* **Provided data**:
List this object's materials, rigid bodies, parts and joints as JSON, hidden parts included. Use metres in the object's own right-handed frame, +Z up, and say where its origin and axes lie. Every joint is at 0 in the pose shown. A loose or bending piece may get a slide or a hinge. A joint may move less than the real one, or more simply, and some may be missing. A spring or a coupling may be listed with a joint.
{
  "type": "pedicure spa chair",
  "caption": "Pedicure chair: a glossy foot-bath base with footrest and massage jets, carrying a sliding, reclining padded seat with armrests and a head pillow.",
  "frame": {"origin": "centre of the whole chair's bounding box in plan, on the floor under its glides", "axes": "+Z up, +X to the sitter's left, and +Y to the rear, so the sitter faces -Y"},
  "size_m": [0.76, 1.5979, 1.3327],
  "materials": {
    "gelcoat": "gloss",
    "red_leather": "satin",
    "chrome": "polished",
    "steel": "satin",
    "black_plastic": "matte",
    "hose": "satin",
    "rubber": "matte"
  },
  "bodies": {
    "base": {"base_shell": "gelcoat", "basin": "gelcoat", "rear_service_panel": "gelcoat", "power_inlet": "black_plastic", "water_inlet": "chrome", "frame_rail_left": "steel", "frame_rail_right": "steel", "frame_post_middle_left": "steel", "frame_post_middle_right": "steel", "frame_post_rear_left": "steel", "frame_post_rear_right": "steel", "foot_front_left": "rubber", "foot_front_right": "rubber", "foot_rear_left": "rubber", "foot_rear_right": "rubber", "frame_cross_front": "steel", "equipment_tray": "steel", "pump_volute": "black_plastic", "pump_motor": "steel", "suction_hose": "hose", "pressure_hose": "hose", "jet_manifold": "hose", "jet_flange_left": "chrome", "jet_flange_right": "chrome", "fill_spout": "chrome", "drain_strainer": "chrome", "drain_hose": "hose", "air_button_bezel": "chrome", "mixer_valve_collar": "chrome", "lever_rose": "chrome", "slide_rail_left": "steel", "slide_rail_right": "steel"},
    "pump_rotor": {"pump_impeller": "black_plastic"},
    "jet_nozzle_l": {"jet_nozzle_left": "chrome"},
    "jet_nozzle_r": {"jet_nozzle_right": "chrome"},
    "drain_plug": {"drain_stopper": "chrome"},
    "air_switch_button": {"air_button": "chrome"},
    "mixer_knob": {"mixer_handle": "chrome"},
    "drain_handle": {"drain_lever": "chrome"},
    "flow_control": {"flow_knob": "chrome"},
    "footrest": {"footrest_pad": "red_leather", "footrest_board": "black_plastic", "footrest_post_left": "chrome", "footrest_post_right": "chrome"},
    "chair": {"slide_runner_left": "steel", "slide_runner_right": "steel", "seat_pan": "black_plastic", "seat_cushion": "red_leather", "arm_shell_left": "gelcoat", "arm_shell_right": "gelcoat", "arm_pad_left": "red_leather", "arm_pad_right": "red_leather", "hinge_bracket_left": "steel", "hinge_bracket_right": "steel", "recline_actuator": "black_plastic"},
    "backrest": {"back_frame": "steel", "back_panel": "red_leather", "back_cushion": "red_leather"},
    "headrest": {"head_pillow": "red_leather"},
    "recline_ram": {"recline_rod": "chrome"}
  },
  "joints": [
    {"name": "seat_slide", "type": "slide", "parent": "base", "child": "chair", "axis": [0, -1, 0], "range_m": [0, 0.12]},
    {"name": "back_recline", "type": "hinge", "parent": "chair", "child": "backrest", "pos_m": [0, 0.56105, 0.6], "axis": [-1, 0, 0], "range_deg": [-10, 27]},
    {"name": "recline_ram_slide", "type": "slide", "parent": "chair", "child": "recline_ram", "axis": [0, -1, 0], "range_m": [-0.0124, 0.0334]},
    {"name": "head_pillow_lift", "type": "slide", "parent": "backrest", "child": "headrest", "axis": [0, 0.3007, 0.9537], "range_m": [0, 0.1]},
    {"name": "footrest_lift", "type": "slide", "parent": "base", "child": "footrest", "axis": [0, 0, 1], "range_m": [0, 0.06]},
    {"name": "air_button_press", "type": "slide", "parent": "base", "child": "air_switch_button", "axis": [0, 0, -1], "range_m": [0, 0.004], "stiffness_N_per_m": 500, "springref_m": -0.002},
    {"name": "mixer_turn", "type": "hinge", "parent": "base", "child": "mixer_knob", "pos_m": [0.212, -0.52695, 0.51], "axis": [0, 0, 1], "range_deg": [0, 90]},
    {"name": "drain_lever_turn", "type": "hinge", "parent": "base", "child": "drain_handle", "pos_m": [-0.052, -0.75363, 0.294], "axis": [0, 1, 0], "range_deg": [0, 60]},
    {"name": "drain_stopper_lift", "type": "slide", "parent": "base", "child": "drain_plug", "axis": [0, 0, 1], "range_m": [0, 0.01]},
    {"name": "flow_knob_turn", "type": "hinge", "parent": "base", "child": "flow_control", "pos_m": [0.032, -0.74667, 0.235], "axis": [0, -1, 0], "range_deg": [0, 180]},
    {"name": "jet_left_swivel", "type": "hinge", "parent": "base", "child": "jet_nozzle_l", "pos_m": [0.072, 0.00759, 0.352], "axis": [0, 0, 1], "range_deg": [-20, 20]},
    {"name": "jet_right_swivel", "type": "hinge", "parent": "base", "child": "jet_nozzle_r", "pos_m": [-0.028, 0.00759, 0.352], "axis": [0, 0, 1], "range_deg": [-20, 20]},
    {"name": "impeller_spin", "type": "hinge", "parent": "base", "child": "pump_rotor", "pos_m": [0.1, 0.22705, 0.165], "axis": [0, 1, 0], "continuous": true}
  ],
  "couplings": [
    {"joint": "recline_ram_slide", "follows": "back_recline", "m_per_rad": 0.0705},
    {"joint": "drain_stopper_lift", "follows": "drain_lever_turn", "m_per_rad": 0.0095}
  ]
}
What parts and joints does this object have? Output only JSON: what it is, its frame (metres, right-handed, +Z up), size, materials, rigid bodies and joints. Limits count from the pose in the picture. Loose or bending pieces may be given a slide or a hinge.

* **Aim of the task**: Emit the full listing verbatim.

* **Written solution**:
List this object's materials, rigid bodies, parts and joints as JSON, hidden parts included. Use metres in the object's own right-handed frame, +Z up, and say where its origin and axes lie. Every joint is at 0 in the pose shown. A loose or bending piece may get a slide or a hinge. A joint may move less than the real one, or more simply, and some may be missing. A spring or a coupling may be listed with a joint.
{
  "type": "pedicure spa chair",
  "caption": "Pedicure chair: a glossy foot-bath base with footrest and massage jets, carrying a sliding, reclining padded seat with armrests and a head pillow.",
  "frame": {"origin": "centre of the whole chair's bounding box in plan, on the floor under its glides", "axes": "+Z up, +X to the sitter's left, and +Y to the rear, so the sitter faces -Y"},
  "size_m": [0.76, 1.5979, 1.3327],
  "materials": {
    "gelcoat": "gloss",
    "red_leather": "satin",
    "chrome": "polished",
    "steel": "satin",
    "black_plastic": "matte",
    "hose": "satin",
    "rubber": "matte"
  },
  "bodies": {
    "base": {"base_shell": "gelcoat", "basin": "gelcoat", "rear_service_panel": "gelcoat", "power_inlet": "black_plastic", "water_inlet": "chrome", "frame_rail_left": "steel", "frame_rail_right": "steel", "frame_post_middle_left": "steel", "frame_post_middle_right": "steel", "frame_post_rear_left": "steel", "frame_post_rear_right": "steel", "foot_front_left": "rubber", "foot_front_right": "rubber", "foot_rear_left": "rubber", "foot_rear_right": "rubber", "frame_cross_front": "steel", "equipment_tray": "steel", "pump_volute": "black_plastic", "pump_motor": "steel", "suction_hose": "hose", "pressure_hose": "hose", "jet_manifold": "hose", "jet_flange_left": "chrome", "jet_flange_right": "chrome", "fill_spout": "chrome", "drain_strainer": "chrome", "drain_hose": "hose", "air_button_bezel": "chrome", "mixer_valve_collar": "chrome", "lever_rose": "chrome", "slide_rail_left": "steel", "slide_rail_right": "steel"},
    "pump_rotor": {"pump_impeller": "black_plastic"},
    "jet_nozzle_l": {"jet_nozzle_left": "chrome"},
    "jet_nozzle_r": {"jet_nozzle_right": "chrome"},
    "drain_plug": {"drain_stopper": "chrome"},
    "air_switch_button": {"air_button": "chrome"},
    "mixer_knob": {"mixer_handle": "chrome"},
    "drain_handle": {"drain_lever": "chrome"},
    "flow_control": {"flow_knob": "chrome"},
    "footrest": {"footrest_pad": "red_leather", "footrest_board": "black_plastic", "footrest_post_left": "chrome", "footrest_post_right": "chrome"},
    "chair": {"slide_runner_left": "steel", "slide_runner_right": "steel", "seat_pan": "black_plastic", "seat_cushion": "red_leather", "arm_shell_left": "gelcoat", "arm_shell_right": "gelcoat", "arm_pad_left": "red_leather", "arm_pad_right": "red_leather", "hinge_bracket_left": "steel", "hinge_bracket_right": "steel", "recline_actuator": "black_plastic"},
    "backrest": {"back_frame": "steel", "back_panel": "red_leather", "back_cushion": "red_leather"},
    "headrest": {"head_pillow": "red_leather"},
    "recline_ram": {"recline_rod": "chrome"}
  },
  "joints": [
    {"name": "seat_slide", "type": "slide", "parent": "base", "child": "chair", "axis": [0, -1, 0], "range_m": [0, 0.12]},
    {"name": "back_recline", "type": "hinge", "parent": "chair", "child": "backrest", "pos_m": [0, 0.56105, 0.6], "axis": [-1, 0, 0], "range_deg": [-10, 27]},
    {"name": "recline_ram_slide", "type": "slide", "parent": "chair", "child": "recline_ram", "axis": [0, -1, 0], "range_m": [-0.0124, 0.0334]},
    {"name": "head_pillow_lift", "type": "slide", "parent": "backrest", "child": "headrest", "axis": [0, 0.3007, 0.9537], "range_m": [0, 0.1]},
    {"name": "footrest_lift", "type": "slide", "parent": "base", "child": "footrest", "axis": [0, 0, 1], "range_m": [0, 0.06]},
    {"name": "air_button_press", "type": "slide", "parent": "base", "child": "air_switch_button", "axis": [0, 0, -1], "range_m": [0, 0.004], "stiffness_N_per_m": 500, "springref_m": -0.002},
    {"name": "mixer_turn", "type": "hinge", "parent": "base", "child": "mixer_knob", "pos_m": [0.212, -0.52695, 0.51], "axis": [0, 0, 1], "range_deg": [0, 90]},
    {"name": "drain_lever_turn", "type": "hinge", "parent": "base", "child": "drain_handle", "pos_m": [-0.052, -0.75363, 0.294], "axis": [0, 1, 0], "range_deg": [0, 60]},
    {"name": "drain_stopper_lift", "type": "slide", "parent": "base", "child": "drain_plug", "axis": [0, 0, 1], "range_m": [0, 0.01]},
    {"name": "flow_knob_turn", "type": "hinge", "parent": "base", "child": "flow_control", "pos_m": [0.032, -0.74667, 0.235], "axis": [0, -1, 0], "range_deg": [0, 180]},
    {"name": "jet_left_swivel", "type": "hinge", "parent": "base", "child": "jet_nozzle_l", "pos_m": [0.072, 0.00759, 0.352], "axis": [0, 0, 1], "range_deg": [-20, 20]},
    {"name": "jet_right_swivel", "type": "hinge", "parent": "base", "child": "jet_nozzle_r", "pos_m": [-0.028, 0.00759, 0.352], "axis": [0, 0, 1], "range_deg": [-20, 20]},
    {"name": "impeller_spin", "type": "hinge", "parent": "base", "child": "pump_rotor", "pos_m": [0.1, 0.22705, 0.165], "axis": [0, 1, 0], "continuous": true}
  ],
  "couplings": [
    {"joint": "recline_ram_slide", "follows": "back_recline", "m_per_rad": 0.0705},
    {"joint": "drain_stopper_lift", "follows": "drain_lever_turn", "m_per_rad": 0.0095}
  ]
}
What parts and joints does this object have? Output only JSON: what it is, its frame (metres, right-handed, +Z up), size, materials, rigid bodies and joints. Limits count from the pose in the picture. Loose or bending pieces may be given a slide or a hinge.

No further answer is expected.